• _Direction_: Please work out how many lines in the material contain "three" and give only that figure.

• _Saved entries_:
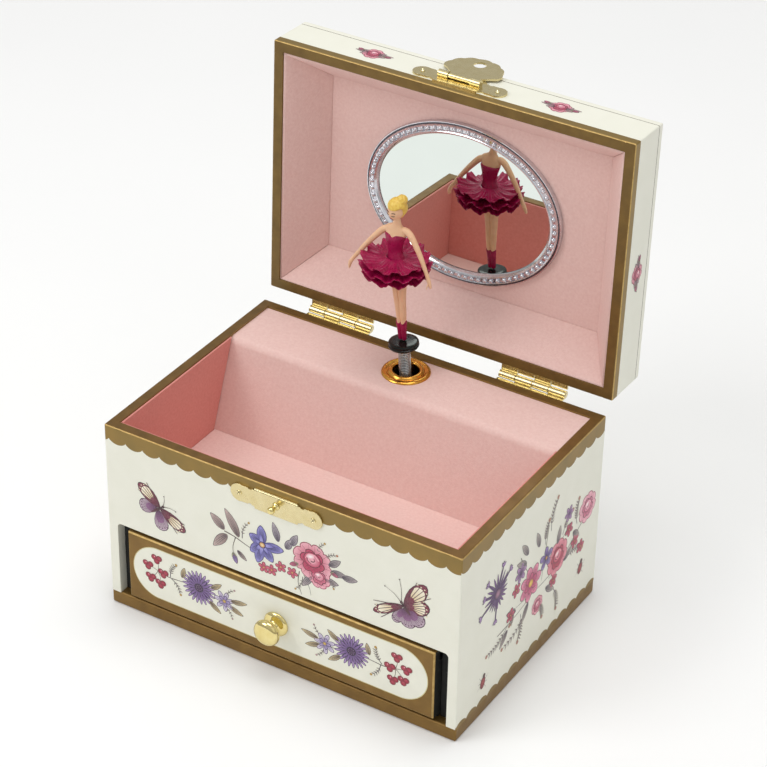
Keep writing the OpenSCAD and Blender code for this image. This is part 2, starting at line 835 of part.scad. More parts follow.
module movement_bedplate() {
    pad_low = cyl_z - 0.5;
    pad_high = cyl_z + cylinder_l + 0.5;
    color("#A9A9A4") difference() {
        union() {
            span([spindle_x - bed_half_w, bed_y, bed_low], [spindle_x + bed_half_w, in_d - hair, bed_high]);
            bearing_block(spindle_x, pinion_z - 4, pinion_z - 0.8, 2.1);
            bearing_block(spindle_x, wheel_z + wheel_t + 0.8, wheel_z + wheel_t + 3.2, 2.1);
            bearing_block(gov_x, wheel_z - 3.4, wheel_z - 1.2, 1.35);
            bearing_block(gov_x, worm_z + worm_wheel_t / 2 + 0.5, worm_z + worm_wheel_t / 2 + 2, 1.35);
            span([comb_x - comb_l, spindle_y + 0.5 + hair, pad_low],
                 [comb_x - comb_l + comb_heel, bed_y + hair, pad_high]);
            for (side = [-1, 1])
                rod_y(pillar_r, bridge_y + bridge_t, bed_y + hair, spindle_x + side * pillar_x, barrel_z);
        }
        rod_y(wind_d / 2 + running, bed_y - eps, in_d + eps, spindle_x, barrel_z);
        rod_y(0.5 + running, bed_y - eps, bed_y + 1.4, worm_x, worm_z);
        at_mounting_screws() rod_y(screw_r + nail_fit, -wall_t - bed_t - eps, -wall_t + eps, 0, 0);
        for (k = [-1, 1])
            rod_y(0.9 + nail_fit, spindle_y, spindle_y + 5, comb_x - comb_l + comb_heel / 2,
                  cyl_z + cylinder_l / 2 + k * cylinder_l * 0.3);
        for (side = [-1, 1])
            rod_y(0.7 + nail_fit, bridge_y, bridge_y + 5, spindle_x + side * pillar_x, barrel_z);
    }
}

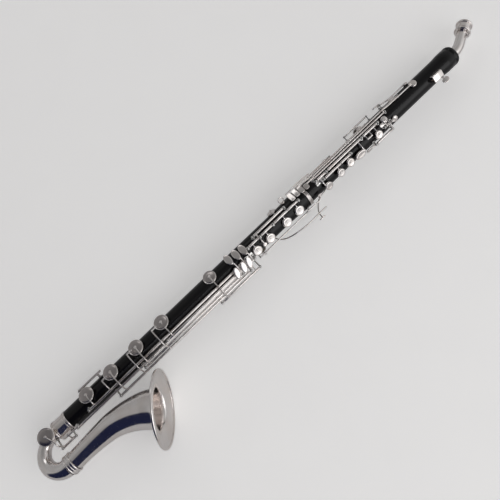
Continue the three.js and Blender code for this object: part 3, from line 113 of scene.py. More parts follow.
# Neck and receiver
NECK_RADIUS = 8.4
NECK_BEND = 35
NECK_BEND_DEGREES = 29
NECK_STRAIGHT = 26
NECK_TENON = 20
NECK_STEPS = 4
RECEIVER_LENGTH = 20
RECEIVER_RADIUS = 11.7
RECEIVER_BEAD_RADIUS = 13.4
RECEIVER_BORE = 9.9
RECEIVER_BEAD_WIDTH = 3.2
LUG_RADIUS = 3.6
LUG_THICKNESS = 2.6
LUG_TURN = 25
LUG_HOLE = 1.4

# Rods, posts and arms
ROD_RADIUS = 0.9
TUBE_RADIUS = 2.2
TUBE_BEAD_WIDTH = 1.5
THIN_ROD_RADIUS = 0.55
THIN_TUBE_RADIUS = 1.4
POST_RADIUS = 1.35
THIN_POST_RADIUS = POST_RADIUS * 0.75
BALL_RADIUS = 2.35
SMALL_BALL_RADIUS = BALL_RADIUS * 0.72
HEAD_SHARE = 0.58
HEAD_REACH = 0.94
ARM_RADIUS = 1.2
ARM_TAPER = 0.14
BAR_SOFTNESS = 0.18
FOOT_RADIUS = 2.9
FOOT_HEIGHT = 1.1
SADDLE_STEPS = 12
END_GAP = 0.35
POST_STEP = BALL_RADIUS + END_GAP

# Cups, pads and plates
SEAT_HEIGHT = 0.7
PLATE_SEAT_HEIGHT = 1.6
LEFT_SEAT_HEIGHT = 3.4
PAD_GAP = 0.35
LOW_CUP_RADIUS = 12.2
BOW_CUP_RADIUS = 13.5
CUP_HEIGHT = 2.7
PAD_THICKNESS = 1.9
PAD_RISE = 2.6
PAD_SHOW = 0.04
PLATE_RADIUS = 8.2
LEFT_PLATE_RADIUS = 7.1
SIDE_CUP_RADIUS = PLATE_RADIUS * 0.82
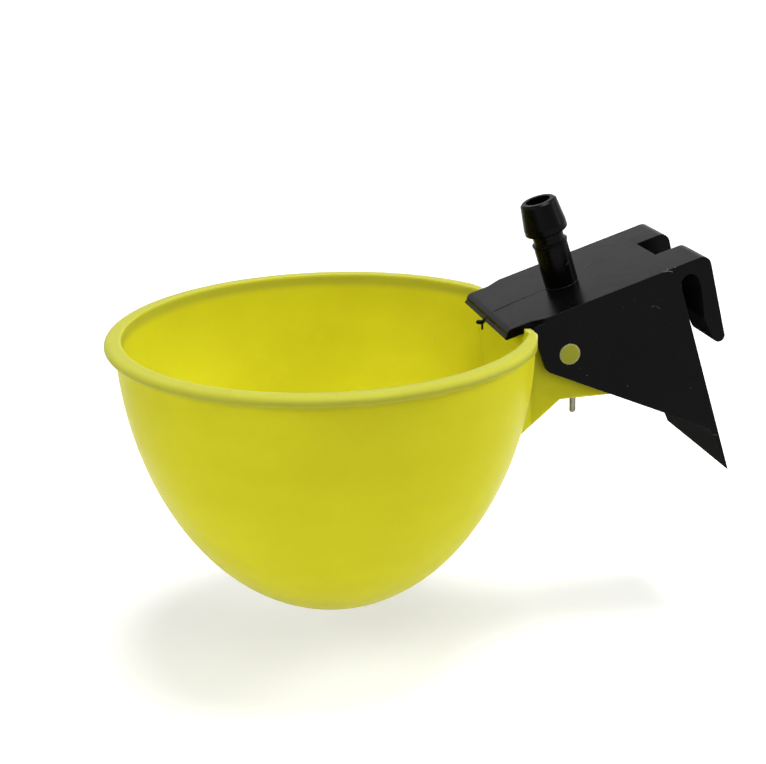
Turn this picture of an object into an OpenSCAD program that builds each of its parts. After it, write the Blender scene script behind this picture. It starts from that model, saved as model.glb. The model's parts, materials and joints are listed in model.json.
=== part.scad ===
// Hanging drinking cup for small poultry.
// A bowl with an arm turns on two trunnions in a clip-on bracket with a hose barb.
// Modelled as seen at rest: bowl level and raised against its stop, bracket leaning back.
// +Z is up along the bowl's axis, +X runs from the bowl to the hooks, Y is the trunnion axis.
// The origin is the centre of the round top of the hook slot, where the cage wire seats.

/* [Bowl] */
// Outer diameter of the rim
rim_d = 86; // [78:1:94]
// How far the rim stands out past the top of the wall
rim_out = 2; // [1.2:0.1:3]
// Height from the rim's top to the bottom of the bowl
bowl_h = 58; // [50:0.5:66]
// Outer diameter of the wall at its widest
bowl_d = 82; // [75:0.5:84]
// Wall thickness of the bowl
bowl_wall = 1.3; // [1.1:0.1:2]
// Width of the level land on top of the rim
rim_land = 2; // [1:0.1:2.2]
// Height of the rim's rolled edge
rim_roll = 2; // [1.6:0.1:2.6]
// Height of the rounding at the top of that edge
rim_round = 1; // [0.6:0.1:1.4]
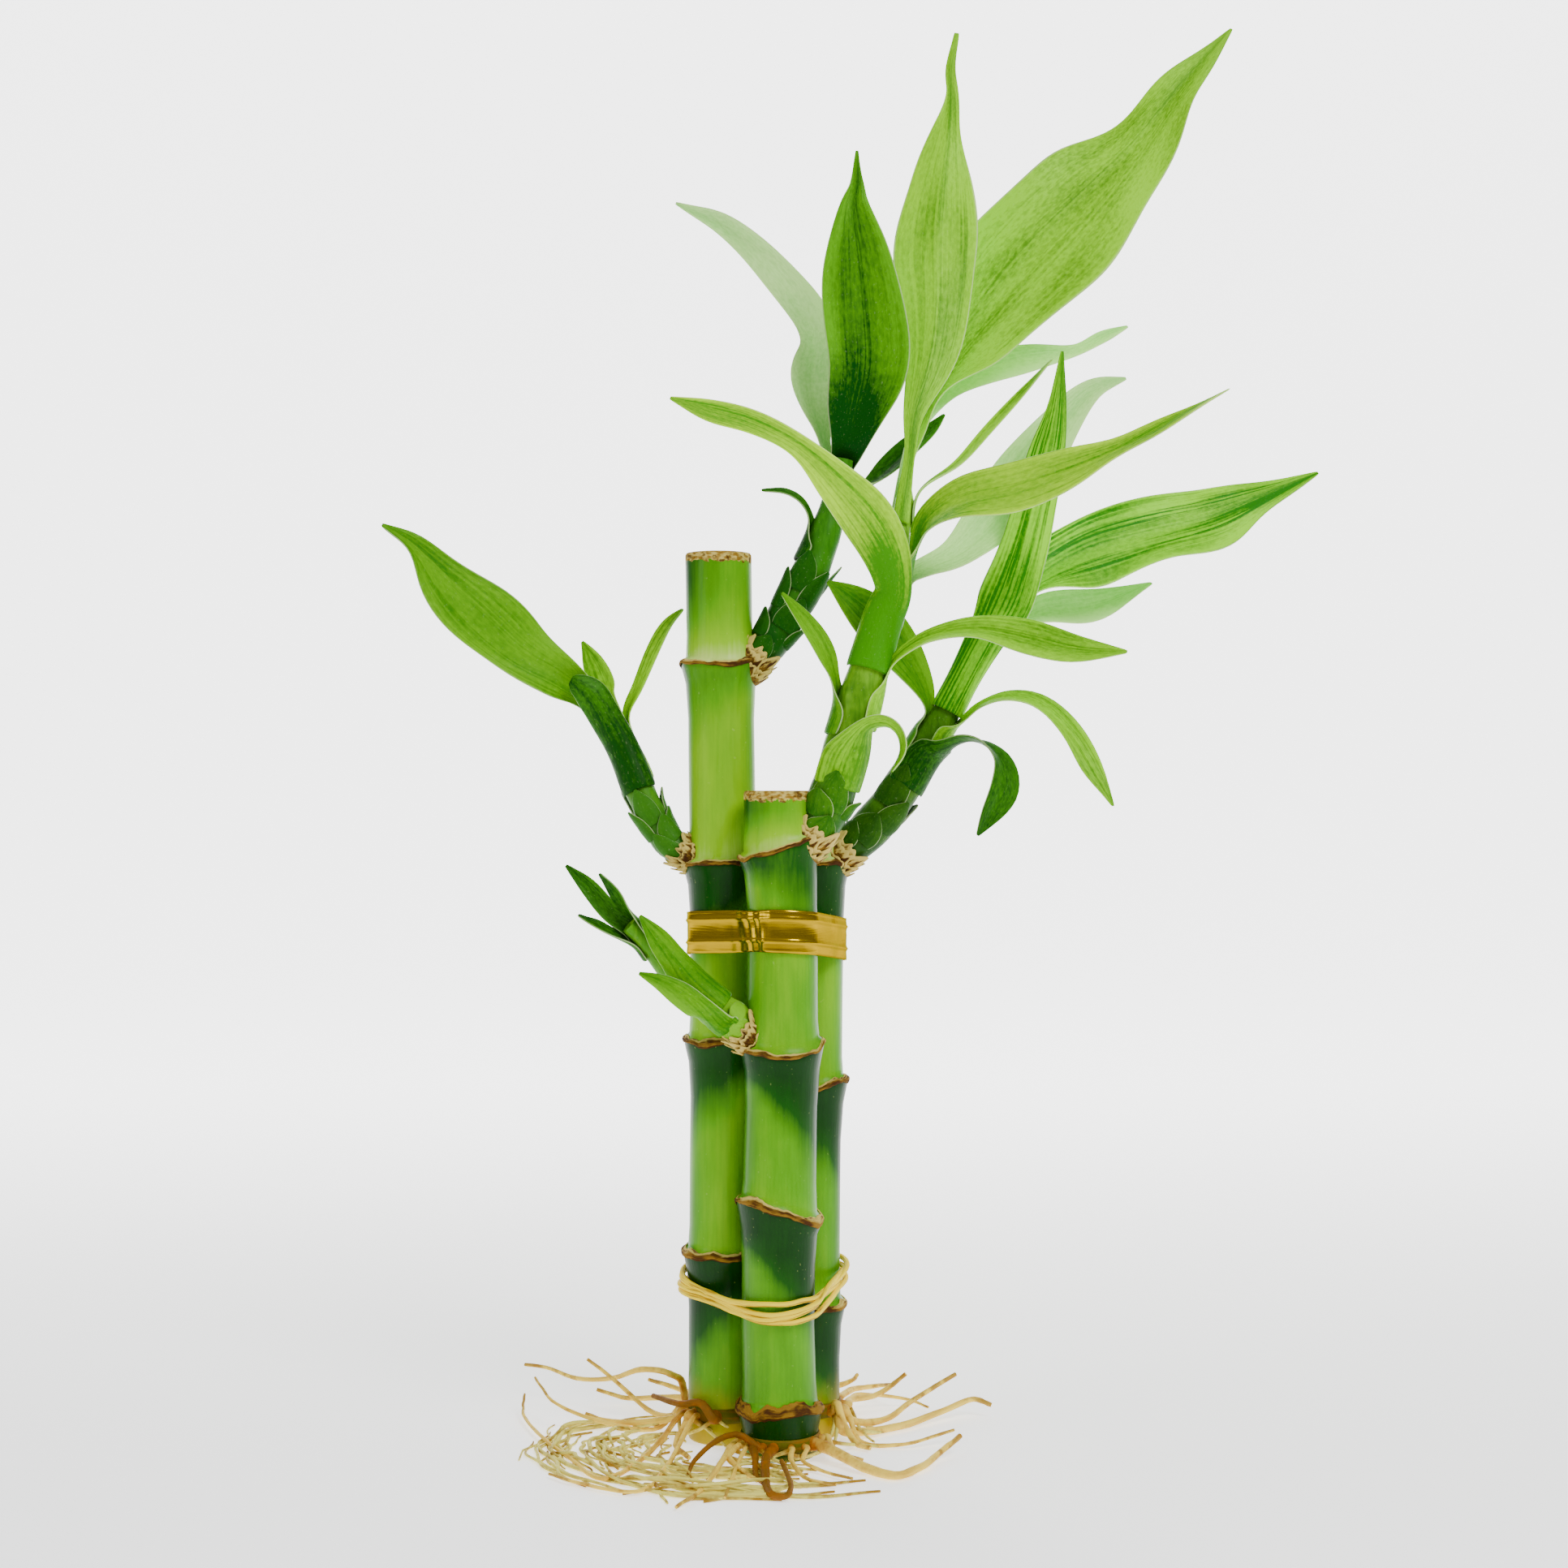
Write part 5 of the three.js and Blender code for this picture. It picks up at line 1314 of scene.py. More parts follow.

• _Final result_: 2